All of the entries need to be written out again, exactly as they are.
•••
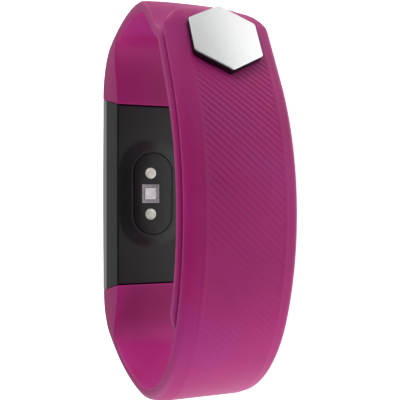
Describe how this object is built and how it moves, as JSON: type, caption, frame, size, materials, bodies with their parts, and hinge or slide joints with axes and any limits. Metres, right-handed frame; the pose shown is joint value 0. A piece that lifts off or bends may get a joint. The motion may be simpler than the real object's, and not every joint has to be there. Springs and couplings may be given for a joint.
{
  "type": "fitness tracker band",
  "caption": "Slim wrist band with a sensor pod in the loop, two moulded straps and a stud clasp under a hexagonal cap.",
  "frame": {"origin": "centre of the bounding box in X and Y, on the plane of the strap edges it rests on (z = 0)", "axes": "+X along the pod towards the tail strap's end, +Y from the clasp towards the pod's display, +Z along the axis of the loop"},
  "size_m": [0.065, 0.0562, 0.016],
  "materials": {
    "pod_plastic": "fine satin moulded surface",
    "lens_glass": "polished black",
    "black_adhesive": "matt",
    "display": "gloss, switched off",
    "flex_film": "satin film",
    "gold_plate": "plated",
    "circuit_board": "solder mask",
    "chip_resin": "matt moulded resin",
    "antenna_ceramic": "fired",
    "battery_foil": "satin laminated foil",
    "foam_pad": "closed-cell foam",
    "motor_steel": "drawn can",
    "rotor_metal": "sintered",
    "window_plastic": "smooth, dark tint",
    "clear_epoxy": "cast clear to milky",
    "frame_plastic": "satin pale grey",
    "diode_glass": "polished",
    "strap_rubber": "satin magenta, moulded",
    "clasp_steel": "satin with a polished bevel"
  },
  "bodies": {
    "pod": {"pod_shell": "pod_plastic", "front_lens": "lens_glass", "lens_adhesive": "black_adhesive", "display_panel": "display", "display_flex": "flex_film", "touch_pad": "gold_plate", "main_board": "circuit_board", "board_chips": "chip_resin", "antenna": "antenna_ceramic", "battery": "battery_foil", "battery_pad": "foam_pad", "motor_can": "motor_steel", "sensor_window": "window_plastic", "light_shield": "black_adhesive", "led_lenses": "clear_epoxy", "photodiode_frame": "frame_plastic", "photodiode": "diode_glass", "sensor_board": "circuit_board", "usb_tongue": "window_plastic", "usb_contacts": "gold_plate", "clasp_strap_root": "strap_rubber", "tail_strap_root": "strap_rubber"},
    "clasp_flap": {"clasp_strap_tip": "strap_rubber", "clasp_cap": "clasp_steel", "clasp_stud": "clasp_steel", "clasp_backplate": "clasp_steel"},
    "tail_flap": {"tail_strap_end": "strap_rubber"},
    "rotor": {"motor_rotor": "rotor_metal"}
  },
  "joints": [
    {"name": "clasp_lift", "type": "hinge", "parent": "pod", "child": "clasp_flap", "pos_m": [0.00149, -0.02686, 0.008], "axis": [0, 0, -1], "range_deg": [0, 55], "stiffness_Nm_per_rad": 0.02},
    {"name": "tail_flex", "type": "hinge", "parent": "pod", "child": "tail_flap", "pos_m": [0.02933, -0.00743, 0.008], "axis": [0, 0, -1], "range_deg": [0, 18], "stiffness_Nm_per_rad": 0.03},
    {"name": "motor_spin", "type": "hinge", "parent": "pod", "child": "rotor", "pos_m": [0.0119, 0.02035, 0.008], "axis": [0, 1, 0], "continuous": true}
  ]
}
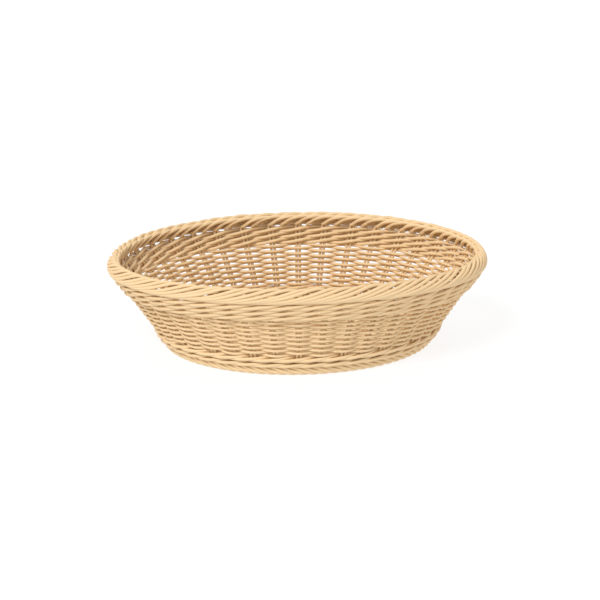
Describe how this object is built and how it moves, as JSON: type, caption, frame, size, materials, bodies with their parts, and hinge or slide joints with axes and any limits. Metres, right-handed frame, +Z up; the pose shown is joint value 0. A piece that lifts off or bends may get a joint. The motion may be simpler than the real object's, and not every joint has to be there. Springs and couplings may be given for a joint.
{
  "type": "bread basket",
  "caption": "Low oval bread basket woven from round pale cane, with flared ends, twin stakes, open plain-weave wall, twined bands and a rolled rim and foot.",
  "frame": {"origin": "on the ground, under the middle of the foot", "axes": "+Z up, +X along the length, +Y across the width"},
  "size_m": [0.3998, 0.2598, 0.1001],
  "materials": {
    "woven_cane": "pale straw plastic cane, semi-matt, lightly streaked",
    "stake_cane": "pale straw plastic cane, semi-matt, lightly streaked"
  },
  "bodies": {
    "root": {"base_sticks": "stake_cane", "base_weave_back": "woven_cane", "base_weave_front": "woven_cane", "base_weave_middle": "woven_cane", "foot_border_back": "woven_cane", "foot_border_front": "woven_cane", "foot_border_left": "woven_cane", "foot_border_right": "woven_cane", "lower_wale_row_1": "woven_cane", "lower_wale_row_2": "woven_cane", "rim_border_back": "woven_cane", "rim_border_front": "woven_cane", "rim_border_left": "woven_cane", "rim_border_right": "woven_cane", "stakes_back": "stake_cane", "stakes_front": "stake_cane", "stakes_left": "stake_cane", "stakes_right": "stake_cane", "upper_wale_row_1": "woven_cane", "upper_wale_row_2": "woven_cane", "upper_wale_row_3": "woven_cane", "weave_row_01": "woven_cane", "weave_row_02": "woven_cane", "weave_row_03": "woven_cane", "weave_row_04": "woven_cane", "weave_row_05": "woven_cane", "weave_row_06": "woven_cane", "weave_row_07": "woven_cane", "weave_row_08": "woven_cane", "weave_row_09": "woven_cane", "weave_row_10": "woven_cane", "weave_row_11": "woven_cane", "weave_row_12": "woven_cane", "weave_row_13": "woven_cane", "weave_row_14": "woven_cane", "weave_row_15": "woven_cane", "weave_row_16": "woven_cane"}
  },
  "joints": []
}
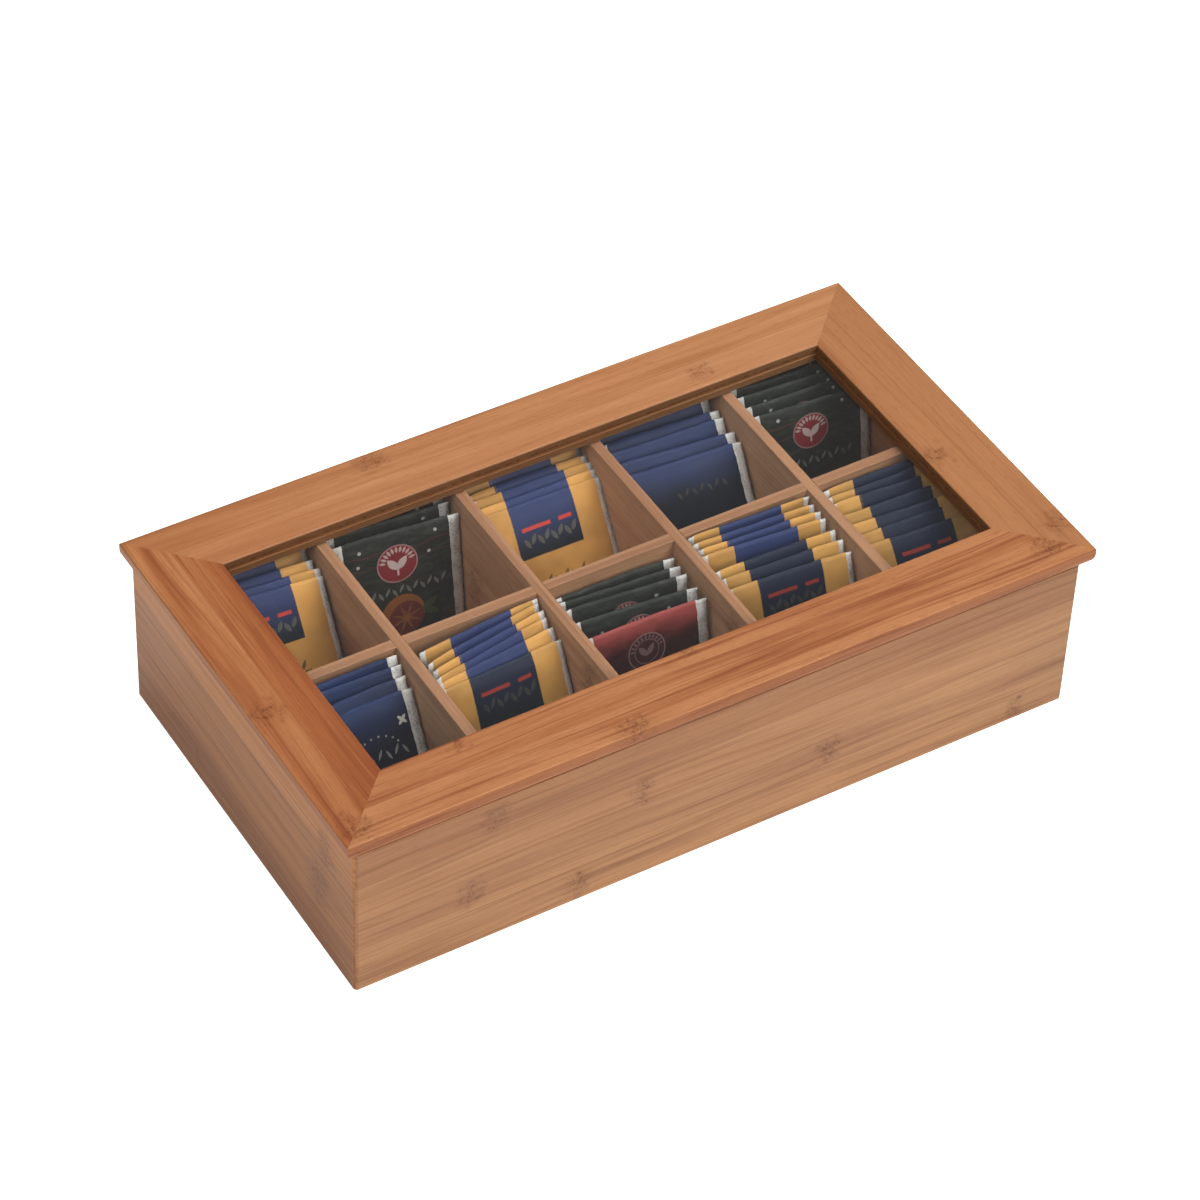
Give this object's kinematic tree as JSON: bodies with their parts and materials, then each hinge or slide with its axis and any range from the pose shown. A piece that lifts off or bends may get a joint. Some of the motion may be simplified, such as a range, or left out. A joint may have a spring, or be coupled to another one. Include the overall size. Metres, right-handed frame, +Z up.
{
  "type": "tea box",
  "caption": "Low rectangular bamboo tea box: a mitred box divided into two rows of square compartments under a hinged lid, a mitred frame round a glass pane.",
  "frame": {"origin": "centre of the box's flat underside, on the surface it stands on", "axes": "+X along the long front towards the right, +Y from the front to the hinged back, +Z up"},
  "size_m": [0.36, 0.2057, 0.0895],
  "materials": {
    "bamboo_box": "satin lacquered strip-laminated bamboo",
    "bamboo_floor": "unlacquered thin bamboo board",
    "bamboo_divider": "sanded bamboo strip",
    "bamboo_lid": "satin lacquered caramel bamboo",
    "glass": "clear polished float glass",
    "hinge_metal": "nickel plated",
    "screw_metal": "nickel plated",
    "sachet_blue": "printed paper envelope, deep blue with an ochre border",
    "sachet_green": "printed paper envelope, very dark green",
    "sachet_royal": "printed paper envelope, royal blue"
  },
  "bodies": {
    "box": {"front_panel": "bamboo_box", "back_panel": "bamboo_box", "left_panel": "bamboo_box", "right_panel": "bamboo_box", "floor_panel": "bamboo_floor", "long_divider": "bamboo_divider", "cross_divider_1": "bamboo_divider", "cross_divider_2": "bamboo_divider", "cross_divider_3": "bamboo_divider", "cross_divider_4": "bamboo_divider", "left_hinge_box_leaf": "hinge_metal", "left_hinge_pin": "hinge_metal", "right_hinge_box_leaf": "hinge_metal", "right_hinge_pin": "hinge_metal", "box_hinge_screws": "screw_metal", "sachets_back_1": "sachet_blue", "sachets_back_3": "sachet_blue", "sachets_front_2": "sachet_blue", "sachets_front_4": "sachet_blue", "sachets_front_5": "sachet_blue", "sachets_back_2": "sachet_green", "sachets_back_5": "sachet_green", "sachets_front_3": "sachet_green", "sachets_back_4": "sachet_royal", "sachets_front_1": "sachet_royal"},
    "lid": {"lid_front_rail": "bamboo_lid", "lid_back_rail": "bamboo_lid", "lid_left_rail": "bamboo_lid", "lid_right_rail": "bamboo_lid", "glass_pane": "glass", "left_hinge_lid_leaf": "hinge_metal", "right_hinge_lid_leaf": "hinge_metal", "lid_hinge_screws": "screw_metal"}
  },
  "joints": [
    {"name": "lid_hinge", "type": "hinge", "parent": "box", "child": "lid", "pos_m": [0, 0.102, 0.0797], "axis": [-1, 0, 0], "range_deg": [0, 100]}
  ]
}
•••
COMPLETE RESPONSE —
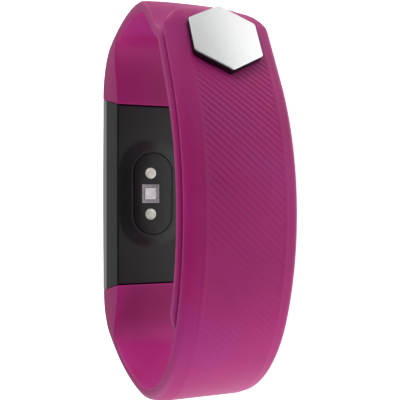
Describe how this object is built and how it moves, as JSON: type, caption, frame, size, materials, bodies with their parts, and hinge or slide joints with axes and any limits. Metres, right-handed frame; the pose shown is joint value 0. A piece that lifts off or bends may get a joint. The motion may be simpler than the real object's, and not every joint has to be there. Springs and couplings may be given for a joint.
{
  "type": "fitness tracker band",
  "caption": "Slim wrist band with a sensor pod in the loop, two moulded straps and a stud clasp under a hexagonal cap.",
  "frame": {"origin": "centre of the bounding box in X and Y, on the plane of the strap edges it rests on (z = 0)", "axes": "+X along the pod towards the tail strap's end, +Y from the clasp towards the pod's display, +Z along the axis of the loop"},
  "size_m": [0.065, 0.0562, 0.016],
  "materials": {
    "pod_plastic": "fine satin moulded surface",
    "lens_glass": "polished black",
    "black_adhesive": "matt",
    "display": "gloss, switched off",
    "flex_film": "satin film",
    "gold_plate": "plated",
    "circuit_board": "solder mask",
    "chip_resin": "matt moulded resin",
    "antenna_ceramic": "fired",
    "battery_foil": "satin laminated foil",
    "foam_pad": "closed-cell foam",
    "motor_steel": "drawn can",
    "rotor_metal": "sintered",
    "window_plastic": "smooth, dark tint",
    "clear_epoxy": "cast clear to milky",
    "frame_plastic": "satin pale grey",
    "diode_glass": "polished",
    "strap_rubber": "satin magenta, moulded",
    "clasp_steel": "satin with a polished bevel"
  },
  "bodies": {
    "pod": {"pod_shell": "pod_plastic", "front_lens": "lens_glass", "lens_adhesive": "black_adhesive", "display_panel": "display", "display_flex": "flex_film", "touch_pad": "gold_plate", "main_board": "circuit_board", "board_chips": "chip_resin", "antenna": "antenna_ceramic", "battery": "battery_foil", "battery_pad": "foam_pad", "motor_can": "motor_steel", "sensor_window": "window_plastic", "light_shield": "black_adhesive", "led_lenses": "clear_epoxy", "photodiode_frame": "frame_plastic", "photodiode": "diode_glass", "sensor_board": "circuit_board", "usb_tongue": "window_plastic", "usb_contacts": "gold_plate", "clasp_strap_root": "strap_rubber", "tail_strap_root": "strap_rubber"},
    "clasp_flap": {"clasp_strap_tip": "strap_rubber", "clasp_cap": "clasp_steel", "clasp_stud": "clasp_steel", "clasp_backplate": "clasp_steel"},
    "tail_flap": {"tail_strap_end": "strap_rubber"},
    "rotor": {"motor_rotor": "rotor_metal"}
  },
  "joints": [
    {"name": "clasp_lift", "type": "hinge", "parent": "pod", "child": "clasp_flap", "pos_m": [0.00149, -0.02686, 0.008], "axis": [0, 0, -1], "range_deg": [0, 55], "stiffness_Nm_per_rad": 0.02},
    {"name": "tail_flex", "type": "hinge", "parent": "pod", "child": "tail_flap", "pos_m": [0.02933, -0.00743, 0.008], "axis": [0, 0, -1], "range_deg": [0, 18], "stiffness_Nm_per_rad": 0.03},
    {"name": "motor_spin", "type": "hinge", "parent": "pod", "child": "rotor", "pos_m": [0.0119, 0.02035, 0.008], "axis": [0, 1, 0], "continuous": true}
  ]
}
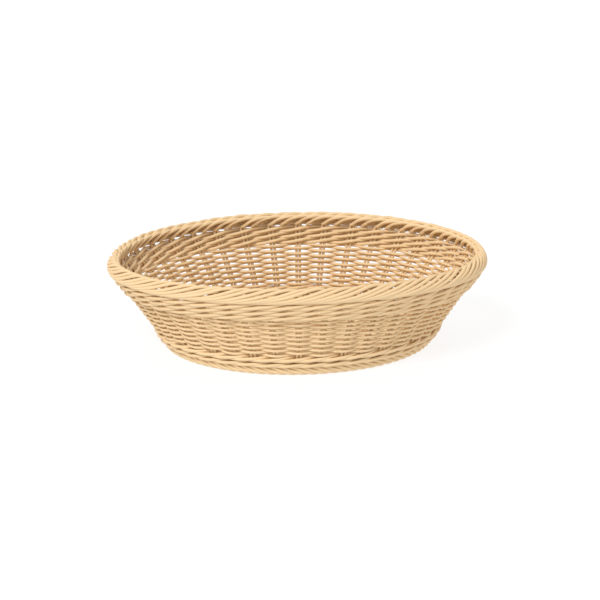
Describe how this object is built and how it moves, as JSON: type, caption, frame, size, materials, bodies with their parts, and hinge or slide joints with axes and any limits. Metres, right-handed frame, +Z up; the pose shown is joint value 0. A piece that lifts off or bends may get a joint. The motion may be simpler than the real object's, and not every joint has to be there. Springs and couplings may be given for a joint.
{
  "type": "bread basket",
  "caption": "Low oval bread basket woven from round pale cane, with flared ends, twin stakes, open plain-weave wall, twined bands and a rolled rim and foot.",
  "frame": {"origin": "on the ground, under the middle of the foot", "axes": "+Z up, +X along the length, +Y across the width"},
  "size_m": [0.3998, 0.2598, 0.1001],
  "materials": {
    "woven_cane": "pale straw plastic cane, semi-matt, lightly streaked",
    "stake_cane": "pale straw plastic cane, semi-matt, lightly streaked"
  },
  "bodies": {
    "root": {"base_sticks": "stake_cane", "base_weave_back": "woven_cane", "base_weave_front": "woven_cane", "base_weave_middle": "woven_cane", "foot_border_back": "woven_cane", "foot_border_front": "woven_cane", "foot_border_left": "woven_cane", "foot_border_right": "woven_cane", "lower_wale_row_1": "woven_cane", "lower_wale_row_2": "woven_cane", "rim_border_back": "woven_cane", "rim_border_front": "woven_cane", "rim_border_left": "woven_cane", "rim_border_right": "woven_cane", "stakes_back": "stake_cane", "stakes_front": "stake_cane", "stakes_left": "stake_cane", "stakes_right": "stake_cane", "upper_wale_row_1": "woven_cane", "upper_wale_row_2": "woven_cane", "upper_wale_row_3": "woven_cane", "weave_row_01": "woven_cane", "weave_row_02": "woven_cane", "weave_row_03": "woven_cane", "weave_row_04": "woven_cane", "weave_row_05": "woven_cane", "weave_row_06": "woven_cane", "weave_row_07": "woven_cane", "weave_row_08": "woven_cane", "weave_row_09": "woven_cane", "weave_row_10": "woven_cane", "weave_row_11": "woven_cane", "weave_row_12": "woven_cane", "weave_row_13": "woven_cane", "weave_row_14": "woven_cane", "weave_row_15": "woven_cane", "weave_row_16": "woven_cane"}
  },
  "joints": []
}
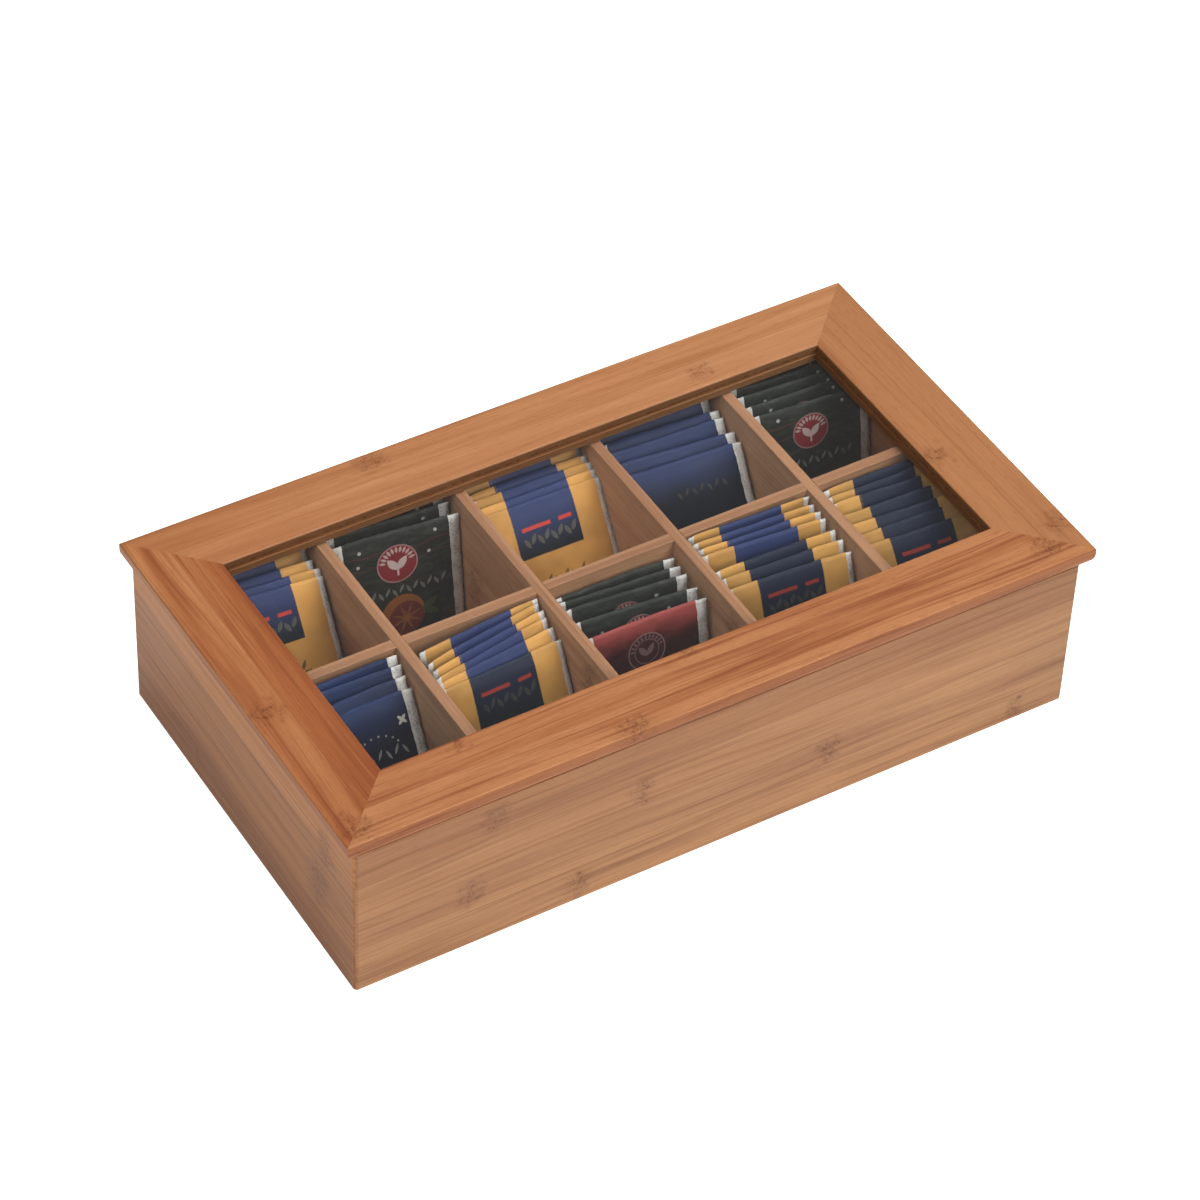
Give this object's kinematic tree as JSON: bodies with their parts and materials, then each hinge or slide with its axis and any range from the pose shown. A piece that lifts off or bends may get a joint. Some of the motion may be simplified, such as a range, or left out. A joint may have a spring, or be coupled to another one. Include the overall size. Metres, right-handed frame, +Z up.
{
  "type": "tea box",
  "caption": "Low rectangular bamboo tea box: a mitred box divided into two rows of square compartments under a hinged lid, a mitred frame round a glass pane.",
  "frame": {"origin": "centre of the box's flat underside, on the surface it stands on", "axes": "+X along the long front towards the right, +Y from the front to the hinged back, +Z up"},
  "size_m": [0.36, 0.2057, 0.0895],
  "materials": {
    "bamboo_box": "satin lacquered strip-laminated bamboo",
    "bamboo_floor": "unlacquered thin bamboo board",
    "bamboo_divider": "sanded bamboo strip",
    "bamboo_lid": "satin lacquered caramel bamboo",
    "glass": "clear polished float glass",
    "hinge_metal": "nickel plated",
    "screw_metal": "nickel plated",
    "sachet_blue": "printed paper envelope, deep blue with an ochre border",
    "sachet_green": "printed paper envelope, very dark green",
    "sachet_royal": "printed paper envelope, royal blue"
  },
  "bodies": {
    "box": {"front_panel": "bamboo_box", "back_panel": "bamboo_box", "left_panel": "bamboo_box", "right_panel": "bamboo_box", "floor_panel": "bamboo_floor", "long_divider": "bamboo_divider", "cross_divider_1": "bamboo_divider", "cross_divider_2": "bamboo_divider", "cross_divider_3": "bamboo_divider", "cross_divider_4": "bamboo_divider", "left_hinge_box_leaf": "hinge_metal", "left_hinge_pin": "hinge_metal", "right_hinge_box_leaf": "hinge_metal", "right_hinge_pin": "hinge_metal", "box_hinge_screws": "screw_metal", "sachets_back_1": "sachet_blue", "sachets_back_3": "sachet_blue", "sachets_front_2": "sachet_blue", "sachets_front_4": "sachet_blue", "sachets_front_5": "sachet_blue", "sachets_back_2": "sachet_green", "sachets_back_5": "sachet_green", "sachets_front_3": "sachet_green", "sachets_back_4": "sachet_royal", "sachets_front_1": "sachet_royal"},
    "lid": {"lid_front_rail": "bamboo_lid", "lid_back_rail": "bamboo_lid", "lid_left_rail": "bamboo_lid", "lid_right_rail": "bamboo_lid", "glass_pane": "glass", "left_hinge_lid_leaf": "hinge_metal", "right_hinge_lid_leaf": "hinge_metal", "lid_hinge_screws": "screw_metal"}
  },
  "joints": [
    {"name": "lid_hinge", "type": "hinge", "parent": "box", "child": "lid", "pos_m": [0, 0.102, 0.0797], "axis": [-1, 0, 0], "range_deg": [0, 100]}
  ]
}